Hosanna! Save us! Amazingly, that is precisely why Jesus did not come down from the cross. He came to save us, not merely from earthly enemies, danger, or disaster, but from the greatest enemies of all: sin, death, and the devil. Jesus saves. That’s what he does, and that’s even what his name means: “The Lord saves.” Before his birth, the angel told Joseph to call him Jesus because “he will save his people from their sins” (Matt. 1:21). Jesus came to save us from our sins. Ultimately, he saves us from ourselves.
But there is something threatening about the idea of a Savior. To believe that Jesus saves, we must first admit that we need to be saved from something and someone. We have to humble ourselves and admit our inadequacy and inability to save ourselves, as well as the failure of all other methods we have tried. Maybe you are not ready to confess your sin, or perhaps you are just unwilling, like the priests and people at Jesus’ crucifixion. You may even feel tempted to taunt God and make a mockery of Jesus, regarding him as just another failed Messiah. Yet despite our pride and lack of self-awareness, we cannot change the fact that we are sinners in need of saving. We need a Savior. Without Christ we are doomed—and damned. But Jesus saves. He saves his people from their sins. He saves you from your sins and me from my sins. And he wants to save every single person on the face of this planet (2 Tim. 2:3-4).

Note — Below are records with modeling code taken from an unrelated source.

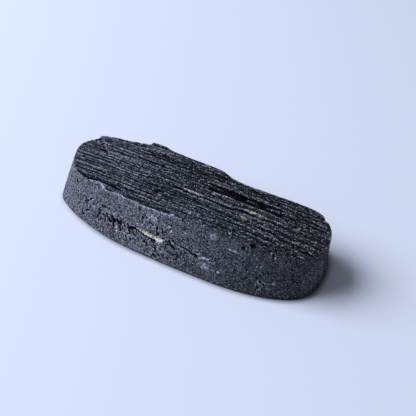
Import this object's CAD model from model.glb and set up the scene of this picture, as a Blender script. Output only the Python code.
import math

import bmesh
import bpy
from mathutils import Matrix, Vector, noise


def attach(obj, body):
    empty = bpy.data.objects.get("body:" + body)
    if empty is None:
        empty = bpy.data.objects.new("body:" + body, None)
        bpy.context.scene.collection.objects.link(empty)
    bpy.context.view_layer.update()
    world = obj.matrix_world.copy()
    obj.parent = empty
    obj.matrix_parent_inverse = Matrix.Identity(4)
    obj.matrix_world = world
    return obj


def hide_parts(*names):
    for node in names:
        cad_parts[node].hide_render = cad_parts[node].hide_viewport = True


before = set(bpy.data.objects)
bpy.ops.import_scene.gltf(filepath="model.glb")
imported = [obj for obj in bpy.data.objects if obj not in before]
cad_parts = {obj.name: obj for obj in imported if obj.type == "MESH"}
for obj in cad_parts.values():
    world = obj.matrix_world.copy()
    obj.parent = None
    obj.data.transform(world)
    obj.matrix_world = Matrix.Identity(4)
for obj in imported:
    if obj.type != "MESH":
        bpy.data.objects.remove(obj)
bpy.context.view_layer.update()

# ---- The raw crystal face -------------------------------------------------------------------
# Black tourmaline grows as a bundle of thin columns, so where it splits lengthwise the face is
# striated: long grooves, ledges where columns broke away, and short splinters between them.
# It is left as it came out of the rock, and is here the top of a block of rough stone.

# Lengths are in millimetres, with x along the stone, y towards its back and z up. MM is one in
# metres, and SEED picks the part of the noise that this stone reads.
MM = 0.001
SEED = 11

# The face's usual height and the highest that it may stand, then the block around it and the
# number of cells in the face's grid.
FACE_HEIGHT = 8.35
FACE_LIMIT = 8.94
FACE_X = (-24.0, 24.0)
FACE_Y = (-9.0, 9.0)
FACE_ROWS = 225
FACE_COLUMNS = 250
BLOCK_FLOOR = -2.0

# How the face falls away: how far, and where the fall starts and ends. The falls at the left and
# at the back set in across the face between the two numbers of their _Y pair.
FRONT_FALL = (0.55, 0.5, -6.5)
RIGHT_FALL = (0.35, 12.0, 24.0)
LEFT_FALL = (0.35, -14.0, -22.0)
LEFT_FALL_Y = (3.6, 0.6)
BACK_FALL = (0.25, 4.0, 6.5)
BACK_FALL_Y = (4.2, 6.6)

# The deep trough right of the middle: its extent, how softly its ends and sides fall, and its
# depth. Some of the lines below deepen it.
TROUGH_X = (2.6, 14.8)
TROUGH_Y = (2.0, 3.4)
TROUGH_END = 1.0
TROUGH_SIDE = 0.2
TROUGH_DEPTH = 0.16

# The broken step at the left end: a point on its edge, how far the edge runs to the right for
# each millimetre forwards, how wide and deep the drop is, where across the face it grows, and how
# ragged the edge is.
STEP_START = Vector((-19.6, 4.6))
STEP_SLANT = 1.27
STEP_WIDTH = 0.6
STEP_DROP = 0.5
STEP_GROWS_Y = (0.6, 3.6)
STEP_RAGGED = 0.5
STEP_RAGGED_STRETCH = 2.5

# The raised slab along the back: where its two ends and its front edge rise, and how far.
SLAB_LEFT_END = (-11.3, -10.7)
SLAB_RIGHT_END = (4.9, 3.1)
SLAB_EDGE_Y = (4.6, 6.3)
SLAB_RISE = 0.5

# The groove inside the front rim: x and y along it.
RIM_GROOVE = (
    (-18.6, -3.7),
    (-17.2, -4.2),
    (-15.2, -4.75),
    (-13.0, -4.5),
    (-10.0, -4.6),
    (-8.4, -4.9),
)
RIM_GROOVE_DEPTH = 0.32
RIM_GROOVE_HALF_WIDTH = 0.17
RIM_GROOVE_FADE = 1.5

# Lips left standing on the front rim: x, y, half length, half width and rise.
RIM_LIPS = (
    (-12.6, -5.2, 2.6, 0.5, 0.45),
    (-8.6, -5.5, 1.8, 0.5, 0.26),
    (-5.6, -5.75, 2.2, 0.4, 0.14),
)

# Hollows where a splinter came out: x, y, half length, half width and depth.
HOLLOWS = (
    (-17.3, 2.1, 0.9, 0.35, 0.4),
    (-9.2, 4.8, 0.7, 0.25, 0.25),
    (-7.4, 5.4, 0.5, 0.3, 0.35),
    (-4.6, 5.0, 0.5, 0.2, 0.25),
    (-7.4, 0.4, 0.8, 0.2, 0.25),
    (5.5, 1.0, 0.9, 0.35, 0.14),
    (8.7, -1.65, 0.35, 0.3, 0.3),
    (9.8, -1.75, 0.5, 0.25, 0.22),
    (10.4, -2.5, 0.5, 0.3, 0.2),
    (9.6, 5.1, 2.2, 0.5, 0.14),
    (13.8, 4.2, 0.3, 0.6, 0.2),
    (16.8, -4.7, 0.4, 0.4, 0.35),
    (18.0, 1.35, 0.5, 0.4, 0.2),
    (-3.6, -2.0, 1.2, 0.3, 0.16),
    (19.6, -0.8, 0.6, 0.3, 0.15),
)

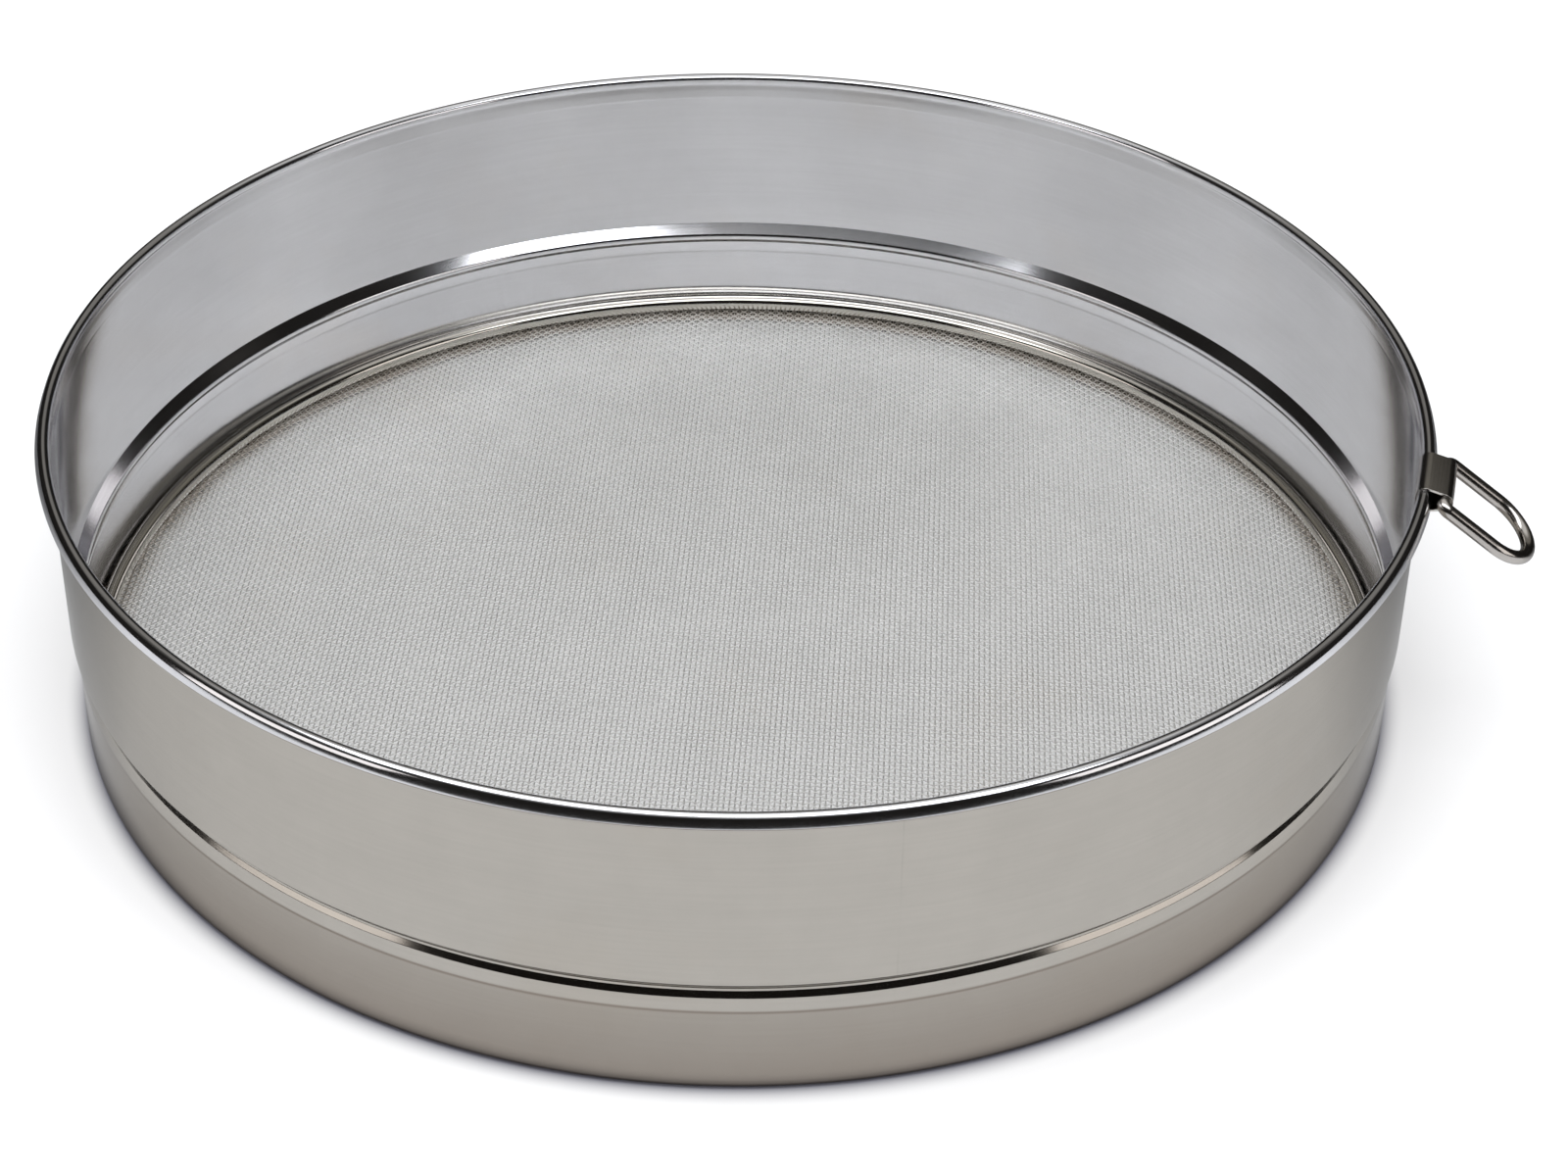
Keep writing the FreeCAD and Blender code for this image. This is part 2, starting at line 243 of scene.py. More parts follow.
def steel(name, color, roughness, smudge=0.06, lines=(5.0, 1400.0), bump=0.012, seam=0.0,
          pits=0.0, shade=0.0, edge_shade=0.0, dull_skirt=0.0, edge=1.0):
    """Bright steel with faint polishing lines, cloudy handling marks and a few small pits. seam
    is how far the hoop's ground weld shows, shade how strongly painted shade browns the skirt,
    most at the sieve's foot (any shade also paints a dark line at the ledge and a shadow under
    the rim's lip), edge_shade how strongly painted shade darkens it near the screen's edge,
    dull_skirt how much rougher the skirt is, and edge how bright the steel is edge on."""
    material = bpy.data.materials.new(name)
    material.use_nodes = True
    tree = material.node_tree
    shader = tree.nodes["Principled BSDF"]
    shader.inputs["Metallic"].default_value = 1.0
    shader.inputs["Specular Tint"].default_value = (edge, edge, edge, 1.0)
    place, azimuth, radius, height_up, stretched = round_coordinates(tree, *lines)
    cloud = noise(tree, place, 22.0, 4.0, 0.6)
    mark = noise(tree, place, 75.0, 6.0, 0.65)
    grain = noise(tree, stretched, 1.0, 5.0, 0.6)
    dirt = scaled(tree, math_node(tree, "ADD", cloud, mark), 0.75, 1.25, 0.0, 1.0)
    tone = mixed(tree, dirt, rgba(color, 1.0 + smudge), rgba(color, 1.0 - smudge))
    warm = scaled(tree, cloud, 0.55, 0.72, 0.0, 0.35)
    tone = mixed(tree, warm, tone, rgba((color[0] * 1.01, color[1] * 0.97, color[2] * 0.92)))
    line_tone = scaled(tree, grain, 0.35, 0.65, 0.0, 0.12)
    tone = mixed(tree, line_tone, tone, rgba(color, 0.72))
    # painted shade: browner down the skirt towards the foot, a painted dark line at the ledge and a
    # painted shadow under the rim's lip
    if shade:
        shade_towards_foot = scaled(tree, height_up, 0.0, 22 * MM, 1.0, 0.45)
        shade_below_ledge = scaled(tree, height_up, LEDGE_Z - 0.5 * MM, LEDGE_Z + 0.1 * MM, shade, 0.0)
        off_ledge = math_node(tree, "ABSOLUTE",
                              math_node(tree, "SUBTRACT", height_up, LEDGE_Z - 0.3 * MM))
        shade_line_at_ledge = scaled(tree, off_ledge, 0.1 * MM, 0.55 * MM, 0.5, 0.0)
        shadow_under_lip = scaled(tree, height_up, *LIP_SHADOW, 0.0, 0.9)
        fade = math_node(tree, "ADD", math_node(tree, "MULTIPLY", shade_towards_foot, shade_below_ledge),
                         math_node(tree, "ADD", shade_line_at_ledge, shadow_under_lip))
        brown = (color[0] * 0.40, color[1] * 0.34, color[2] * 0.30)
        tone = mixed(tree, fade, tone, rgba(brown))
    # painted shade on the screen near its edge, beside the ring, patchy with the handling marks
    if edge_shade:
        near = scaled(tree, radius, CLOTH_R - 9 * MM, CLOTH_R - 4.5 * MM, 0.0, edge_shade)
        near = math_node(tree, "MULTIPLY", near, scaled(tree, mark, 0.35, 0.6, 0.6, 1.0))
        tone = mixed(tree, near, tone, rgba((color[0] * 0.45, color[1] * 0.39, color[2] * 0.32)))
    height = grain
    if pits:
        cells = node(tree, "ShaderNodeTexVoronoi", Scale=pits)
        tree.links.new(place, cells.inputs["Vector"])
        spot = scaled(tree, cells.outputs["Distance"], 0.02, 0.04, 1.0, 0.0)
        rare = math_node(tree, "GREATER_THAN", noise(tree, place, pits * 0.31, 1.0), 0.62)
        below_rim = scaled(tree, height_up, *LIP_SHADOW, 1.0, 0.0)
        spot = math_node(tree, "MULTIPLY", math_node(tree, "MULTIPLY", spot, rare), below_rim)
        tone = mixed(tree, math_node(tree, "MULTIPLY", spot, 0.25), tone, rgba(color, 0.4))
        height = math_node(tree, "SUBTRACT", height, spot)
    if seam:
        away = math_node(tree, "ABSOLUTE", math_node(tree, "SUBTRACT", azimuth, SEAM_AZIMUTH))
        patchy = scaled(tree, noise(tree, place, 60.0, 2.0), 0.45, 0.6, 0.15, 1.0)
        joint = math_node(tree, "MULTIPLY", scaled(tree, away, 0.0004, 0.0013, seam, 0.0), patchy)
        tone = mixed(tree, joint, tone, rgba(color, 0.55))
        height = math_node(tree, "SUBTRACT", height, joint)
    tree.links.new(tone, shader.inputs["Base Color"])
    rough = math_node(tree, "ADD", math_node(tree, "MULTIPLY", mark, 0.6),
                      math_node(tree, "MULTIPLY", grain, 0.4))
    rough = scaled(tree, rough, 0.3, 0.7, *roughness)
    if dull_skirt:
        low = scaled(tree, height_up, LEDGE_Z - 1.5 * MM, LEDGE_Z, dull_skirt, 0.0)
        rough = math_node(tree, "ADD", rough, low)
    tree.links.new(rough, shader.inputs["Roughness"])
    relief = node(tree, "ShaderNodeBump", Strength=1.0, Distance=bump * MM)
    tree.links.new(height, relief.inputs["Height"])
    tree.links.new(relief.outputs["Normal"], shader.inputs["Normal"])
    return material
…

Yet that does not mean that God doesn’t care about all the other things we need to be saved from. For in Revelation 7 we have a picture of another crowd, “a great multitude that no one could number” from every nation and tribe, language and race (Rev. 7:9). They wear white robes and wave palm branches—just like Palm Sunday—and they cry out, “Salvation belongs to our God who sits on the throne, and to the Lamb!” (Rev. 7:10). Just like Palm Sunday, the people of God talk about salvation. But on the Last Day they celebrate the accomplished fact of their salvation, which is why they no longer need to cry, “Hosanna!”
At the end of the chapter, we receive this wonderful assurance that on the Last Day of Christ’s return, we “shall hunger no more, neither thirst anymore; the sun shall not strike [us], nor any scorching heat. For the Lamb in the midst of the throne will be [our] shepherd, and he will guide [us] to springs of living water, and God will wipe away every tear from [our] eyes” (Rev. 7:16-17). Praise God! Jesus saves. So on this Palm Sunday, at the start of this Holy Week, we wave our palm branches and pray, “Hosanna! Save us, Lord!” And he does, and he will. In the name of Jesus. Amen.